After further discussion, the committee members agreed that the major issues were the way the layoffs had been handled, the Authority’s lack of transparency in communicating its plans, what could be done to assist the 19 people who were fired and on-going concerns about the Authority’s ability to manage with a truncated staff.
“In an effort to respect the privacy of the individuals who were terminated, the B.P.C.A. has chosen not to respond to the inaccurate personnel claims that have been made,” said Horwitz on Friday. “The personnel changes were by no means an easy task; however it is time to move on and focus on the needs of Battery Park City.”
Horwitz continued, “As I have said since my appointment as President of B.P.C.A., the Authority is closing one chapter as real-estate developer and opening a new chapter as an owner manager. Our challenge moving forward is to continue to maintain this beautiful community while creating new revenue and opportunities so we can continue to meet the ongoing mission of ensuring a community of exceptional commercial, residential and park space.”
“I’m just sickened by the manner in which this was done,” said committee member Jeff Mihok of the layoffs. “I just feel like — what disrespect to this community — that one of the major institutions that we work with — in the dark of the night would just do this without any advance warning. I understand that they’re not accountable to us … but I feel that it’s such a shady way of going about this. As a member of this committee, I feel it’s a lack of respect and terrible communication to do this.”
“This leaves us without a wooden board under our feet because we don’t know what’s going to happen next,” said Belfer. “If this could happen now, what’s going to happen three weeks from now?”
On Friday, Fenton and Horwitz pointed to the chapter in the Authority Employee Handbook that describes the “Nature of employment” at the B.P.C.A. It states, “Employment with the Authority is at-will and entered into voluntarily. Accordingly, each employee is free to resign at any time. Similarly, the Authority may terminate the employment relationship at any time. Nothing in this handbook is intended to create an express or implied contract of employment. The provisions of the handbook have been developed at the discretion of management and, except for its policy of employment-at-will, may be amended or cancelled at any time.”

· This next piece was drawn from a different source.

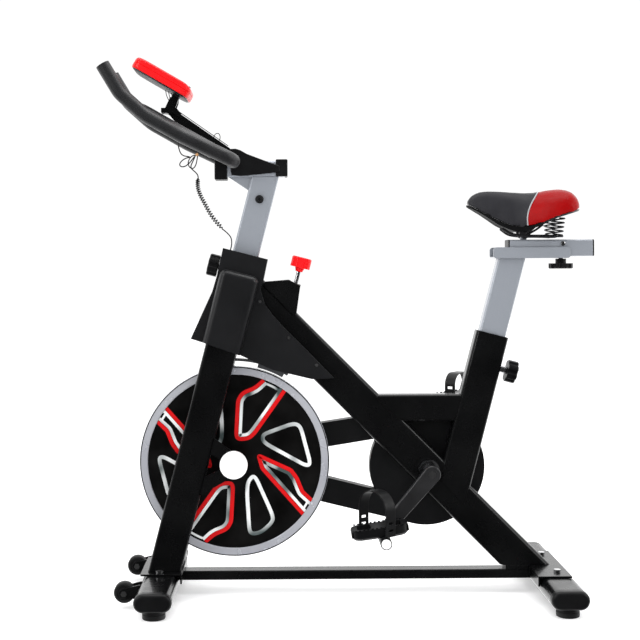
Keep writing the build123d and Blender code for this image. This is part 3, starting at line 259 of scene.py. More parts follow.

In response to a suggestion that the Authority should make a project report at every C.B. 1 B.P.C. Committee meeting, Fenton said, “If you want to email me, I’ve made it very clear that I’ve been extremely accessible and so has Gayle [Horwitz] so please feel free to email me before the next Board meeting on the updates you want.”
The committee concluded that it would write a letter to the B.P.C.A. board of directors that would reach them before the next board meeting, discussing in Belfer’s words, “severance, health care, the manner of firing, the lack of transparency and the fact that people were fired leaving nobody on staff to handle the ongoing projects.” That B.P.C.A. board of directors meeting was originally scheduled for Dec. 13, but it was cancelled and no new date has been announced. The last B.P.C.A. Board of Directors meeting took place in October. The Battery Park City Committee said that it would wait to see what happened at the B.P.C.A. Board of Directors meeting before framing a resolution to present to Community Board 1’s full board, which might not be necessary if the B.P.C.A. board of directors resolves problems associated with the layoffs.
In the meantime, the B.P.C. Committee wanted to write letters to each of those laid off expressing appreciation for their work on behalf of the Battery Park City community. However, Julie Menin, chair of Community Board 1, subsequently said that C.B. 1 would not be legally permitted to write such letters because it didn’t have access to the personnel files of those who were fired.
Concerns about Pier A
The condition of Pier A was brought up several times during the course of the Battery Park City Committee meeting. George Calderaro commented that it had been a long time since any new information had been forthcoming about Pier A. He mentioned that months ago, the architectural firm of Rogers Marvel and members of the partnership between the Poulakakos family and the Dermot Co., who had been awarded the contract to install restaurants and other facilities in Pier A, had made a presentation to the Battery Park City Committee, and then nothing further was said.
“I learned recently that Rogers Marvel is no longer the architect, that the project is $4 million over budget, that there’s no design or budget for the plaza at Pier A and this obfuscation seems to be a pattern,” said Calderaro.
He went on to say, “I’m also concerned because I went by there last week and saw that the pier is completely exposed. There’s nothing in the windows. Nothing is covered. This is a city, national, state – unique, irreplaceable landmark that seems to me is being egregiously mishandled. I wonder if this is the first in a series of botched projects that we’re going to see?”
“George is right about Pier A,” said committee member Anthony Notaro. “I walked by there last week and I’m pretty much a novice but I looked at this thing and there’s not a window on the place and it’s sitting out on the water and we’ve got winter coming up. That doesn’t seem like a good idea.”
According to Matthew Monahan, spokesman for the Battery Park City Authority, “The windows are being removed, they’ll be refurbished and then reinstalled, which, in the interim, will not harm the building.”
Roger Byrom, chair of Community Board’s Landmarks Committee, said that he wasn’t so sure. “I am concerned that they are not appropriately protecting Pier A,” he said, but, he added, “I have spoken three times now to [Gwen Dawson], who is in charge of this project [for the Battery Park City Authority], and she was down there this morning [Dec. 13] and the general contractor assured her that every evening the windows that they are working on are enclosed and that everything is protected overnight and over the weekend.”
George Calderaro said that was not what he had observed. “I went by Pier A over the weekend,” he said. “The windows were not covered up.” He said he had photographs to prove it.